Transport for London (TfL) staff already has plans to strike in June which will affect underground services in the capital.

Strikes used to strengthen position at negotiating table.

RMT general secretary, Mick Lynch, argued that “today’s overwhelming endorsement by railway workers is a vindication of the union’s approach”. This further suggests that workers want “decent pay rise, job security, and no compulsory redundancies”.

By contrast, Andrew Haines Network Rail chief executive claims RMT “jumped the gun”, and that it would stunt the firm’s recovery. This could have potentially other harmful long-term effects on the industry and wider economy.

As a publicly funded body, Network Rail has suggested it is working to find a solution that is affordable for the taxpayer, whilst noting that it should be not be forgotten how “the taxpayer has provided the industry with £16 billion ($20 billion) worth of additional life support”.

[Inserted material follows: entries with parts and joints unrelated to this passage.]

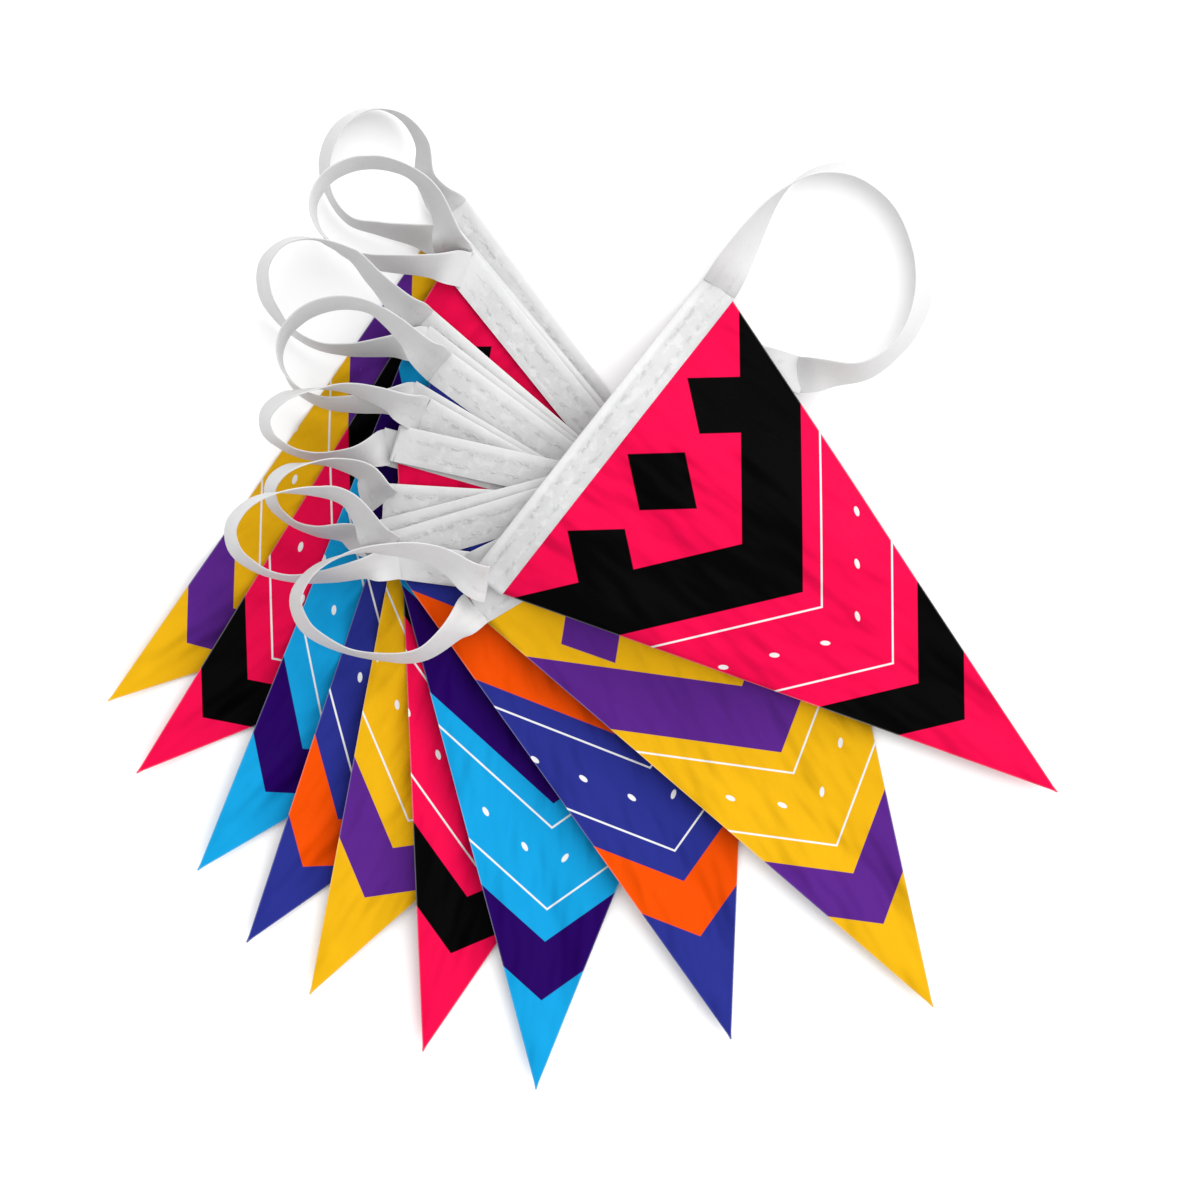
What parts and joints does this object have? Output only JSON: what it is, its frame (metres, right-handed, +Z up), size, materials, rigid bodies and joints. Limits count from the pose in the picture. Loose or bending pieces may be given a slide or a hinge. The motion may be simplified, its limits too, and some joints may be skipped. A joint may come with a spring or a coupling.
{
  "type": "pennant streamer",
  "caption": "Fanned stack of printed triangular pennants sewn into one continuous white folded tape, which runs in free loops between them.",
  "frame": {"origin": "middle of the bounding box seen from above, on the plane that the streamer lies on", "axes": "+Z up out of the surface that the streamer lies on, +X to the right and +Y away, as seen from above with the top pennant's tip at the lower right"},
  "size_m": [0.5099, 0.5278, 0.085],
  "materials": {
    "white_tape": "woven polyester tape, folded lengthwise and sewn",
    "pink_print": "printed polyester, soft satin",
    "yellow_print": "printed polyester, soft satin",
    "indigo_print": "printed polyester, soft satin",
    "cyan_print": "printed polyester, soft satin"
  },
  "bodies": {
    "root": {"tape": "white_tape", "pennant_01": "pink_print", "pennant_02": "yellow_print", "pennant_03": "indigo_print", "pennant_04": "cyan_print", "pennant_05": "pink_print", "pennant_06": "yellow_print", "pennant_07": "indigo_print", "pennant_08": "cyan_print", "pennant_09": "pink_print", "pennant_10": "yellow_print"}
  },
  "joints": []
}
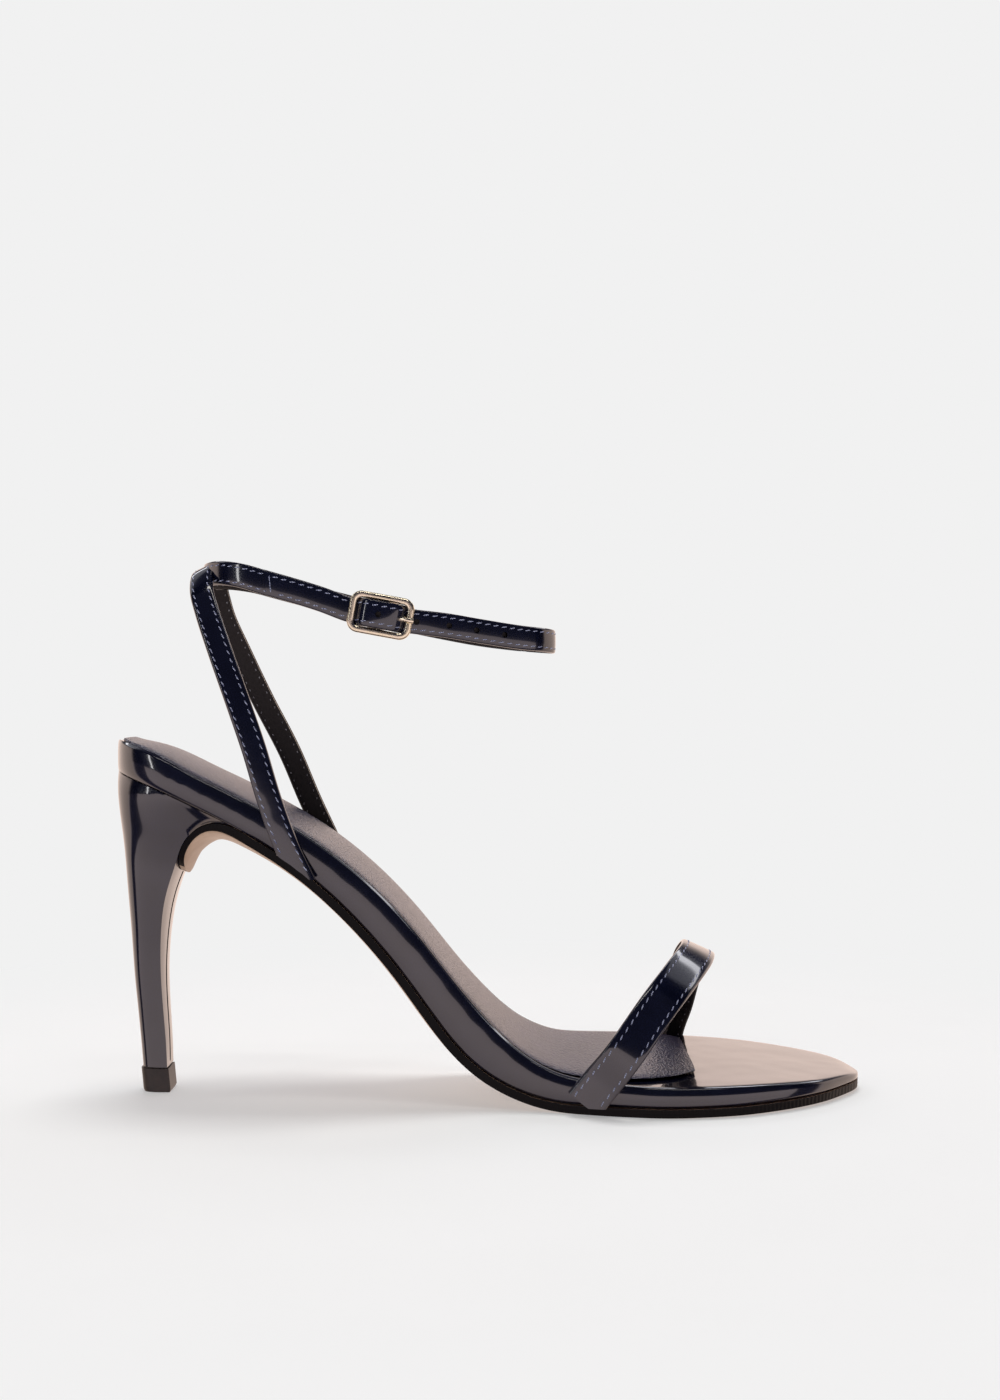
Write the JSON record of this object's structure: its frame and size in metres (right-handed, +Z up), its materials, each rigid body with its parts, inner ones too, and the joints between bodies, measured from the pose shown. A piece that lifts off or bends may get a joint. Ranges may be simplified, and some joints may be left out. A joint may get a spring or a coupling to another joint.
{
  "type": "strappy heeled sandal",
  "caption": "High-heeled open sandal for a right foot: patent straps over the toes, behind the heel and round the ankle, with a centre-bar buckle.",
  "frame": {"origin": "on the floor, in the middle of the flat underside of the heel's top piece", "axes": "+X from the heel to the toe, +Y towards the inner side of the right foot, +Z up"},
  "size_m": [0.2187, 0.0733, 0.1559],
  "materials": {
    "sole_leather": "smooth tan sole leather with a painted black edge",
    "board_patent": "near-black navy patent leather",
    "sock_nappa": "navy-violet grained nappa, satin",
    "heel_patent": "near-black navy patent leather",
    "top_piece_rubber": "dark brown polyurethane, satin",
    "toe_strap_patent": "near-black navy patent leather, lined",
    "ankle_strap_patent": "near-black navy patent leather, lined",
    "buckle_gilt": "polished light gold plate",
    "pin_gilt": "polished light gold plate"
  },
  "bodies": {
    "root": {"outsole": "sole_leather", "footbed_board": "board_patent", "insole_sock": "sock_nappa", "heel": "heel_patent", "top_piece": "top_piece_rubber", "toe_strap": "toe_strap_patent", "ankle_straps": "ankle_strap_patent", "buckle_frame": "buckle_gilt", "buckle_pin": "pin_gilt"}
  },
  "joints": []
}
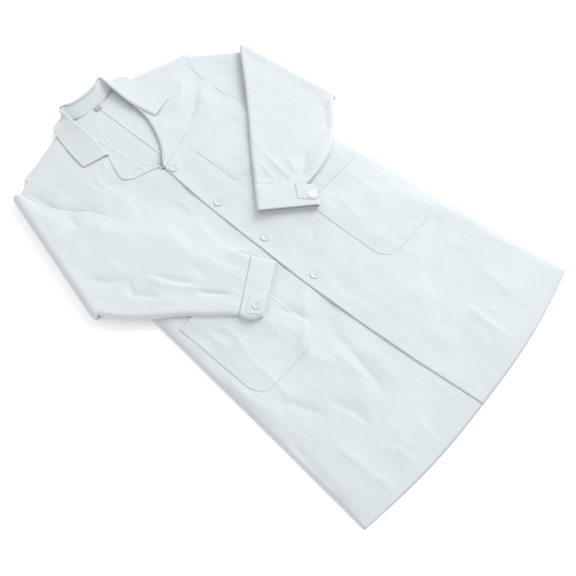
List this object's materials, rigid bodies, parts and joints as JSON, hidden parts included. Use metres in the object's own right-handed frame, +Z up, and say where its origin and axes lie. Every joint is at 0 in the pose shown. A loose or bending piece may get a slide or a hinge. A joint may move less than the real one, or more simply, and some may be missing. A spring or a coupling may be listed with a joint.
{
  "type": "lab coat",
  "caption": "White knee-length buttoned coat with notched lapels, patch pockets and cuffed sleeves, laid on its back with the forearms folded across the front.",
  "frame": {"origin": "on the table, under the centre of the back neck seam", "axes": "+X towards the wearer's left, +Y from the hem towards the collar, +Z up off the table; the coat lies on its back"},
  "size_m": [0.693, 1.0703, 0.033],
  "materials": {
    "coat_cotton": "plain woven white cotton blend, matt",
    "interlining": "stiff fused interlining",
    "button": "pearly off-white plastic",
    "cuff_button": "glossy white plastic",
    "label": "small woven satin label, blank",
    "thread": "white sewing thread"
  },
  "bodies": {
    "root": {"button_thread_shanks": "thread", "centre_back_seam": "coat_cotton", "chest_pocket": "coat_cotton", "chest_pocket_hem": "coat_cotton", "collar_interlining": "interlining", "collar_stand": "coat_cotton", "front_button_1": "button", "front_button_2": "button", "front_button_3": "button", "front_button_4": "button", "left_armhole_seam": "coat_cotton", "left_back_hem": "coat_cotton", "left_back_panel": "coat_cotton", "left_front_facing": "coat_cotton", "left_front_panel": "coat_cotton", "left_hip_pocket": "coat_cotton", "left_hip_pocket_hem": "coat_cotton", "left_lapel": "coat_cotton", "left_shoulder_seam": "coat_cotton", "left_side_seam": "coat_cotton", "left_upper_sleeve_top": "coat_cotton", "left_upper_sleeve_under": "coat_cotton", "neck_label": "label", "right_armhole_seam": "coat_cotton", "right_back_hem": "coat_cotton", "right_back_panel": "coat_cotton", "right_front_facing": "coat_cotton", "right_front_hem": "coat_cotton", "right_front_panel": "coat_cotton", "right_hip_pocket": "coat_cotton", "right_hip_pocket_hem": "coat_cotton", "right_lapel": "coat_cotton", "right_shoulder_seam": "coat_cotton", "right_side_seam": "coat_cotton", "right_upper_sleeve_top": "coat_cotton", "right_upper_sleeve_under": "coat_cotton", "under_collar": "coat_cotton", "upper_collar": "coat_cotton"},
    "right_forearm": {"right_cuff": "coat_cotton", "right_cuff_button": "cuff_button", "right_cuff_interlining": "interlining", "right_cuff_tab": "coat_cotton", "right_forearm_top": "coat_cotton", "right_forearm_under": "coat_cotton"},
    "left_forearm": {"left_cuff": "coat_cotton", "left_cuff_button": "cuff_button", "left_cuff_interlining": "interlining", "left_cuff_tab": "coat_cotton", "left_forearm_top": "coat_cotton", "left_forearm_under": "coat_cotton"},
    "left_corner": {"left_corner_facing": "coat_cotton", "left_front_corner": "coat_cotton", "left_front_hem": "coat_cotton"}
  },
  "joints": [
    {"name": "right_elbow_fold", "type": "hinge", "parent": "root", "child": "right_forearm", "pos_m": [-0.271, -0.06, 0.01275], "axis": [-0.2172, -0.9761, 0], "range_deg": [0, 175]},
    {"name": "left_elbow_fold", "type": "hinge", "parent": "root", "child": "left_forearm", "pos_m": [0.327, -0.124, 0.01425], "axis": [-0.0843, 0.9964, 0], "range_deg": [0, 175]},
    {"name": "left_corner_fold", "type": "hinge", "parent": "root", "child": "left_corner", "pos_m": [-0.037, -0.672, 0.0135], "axis": [-0.7099, 0.7043, 0], "range_deg": [0, 170]}
  ]
}
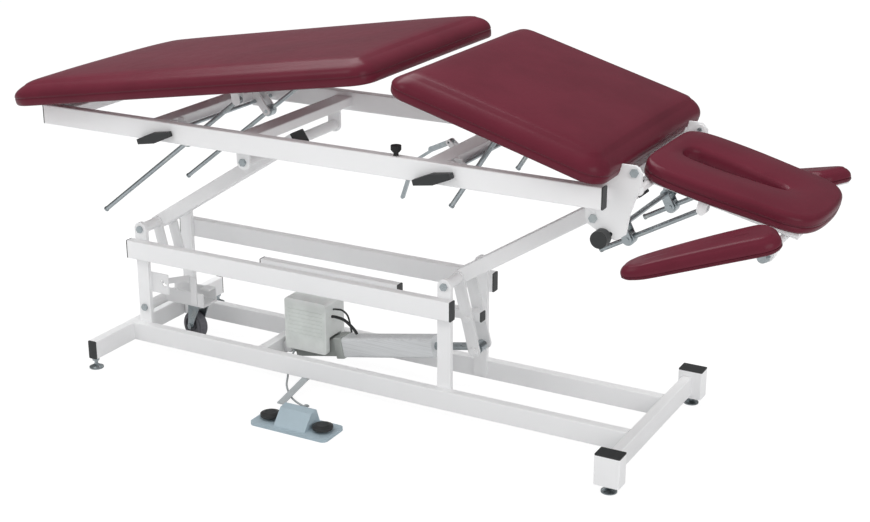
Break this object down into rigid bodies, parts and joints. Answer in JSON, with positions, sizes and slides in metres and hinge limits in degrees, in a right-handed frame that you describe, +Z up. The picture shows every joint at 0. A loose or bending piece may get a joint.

Public opinion may be sympathetic, particularly with the cost-of-living crisis, but employers across the country are denying wage increases, not just the public sector.

With this likely to impact already high rail prices, and have negative economic effects, we may see a backlash against RMT from the public.

It is likely that strikes will not be called in the immediate future but used to strengthen RMT’s position in negotiations. Yet if little progress is made, there is now a real possibility of summer disruption.

Government threatens to increase restrictions on industrial action

In light of the announcement, Transport secretary Grant Shapps has threatened to tighten legislation on industrial action to prevent future occurrences and restrict disruption.

This would place significant restrictions on workers’ rights and mimics similar attempts to restrict protests in the proposed Police and Crime Bill.

Sharon Graham, general secretary of Unite, argued strikes are “inalienable in any democracy” and restricting them represents a “cynical, authoritarian move designed to protect corporate profits”.

Continued pay freezes and rising costs may prompt more strikes across the public sector. If the government’s response is to increase legislative action against this, it is likely to be met with severe backlash.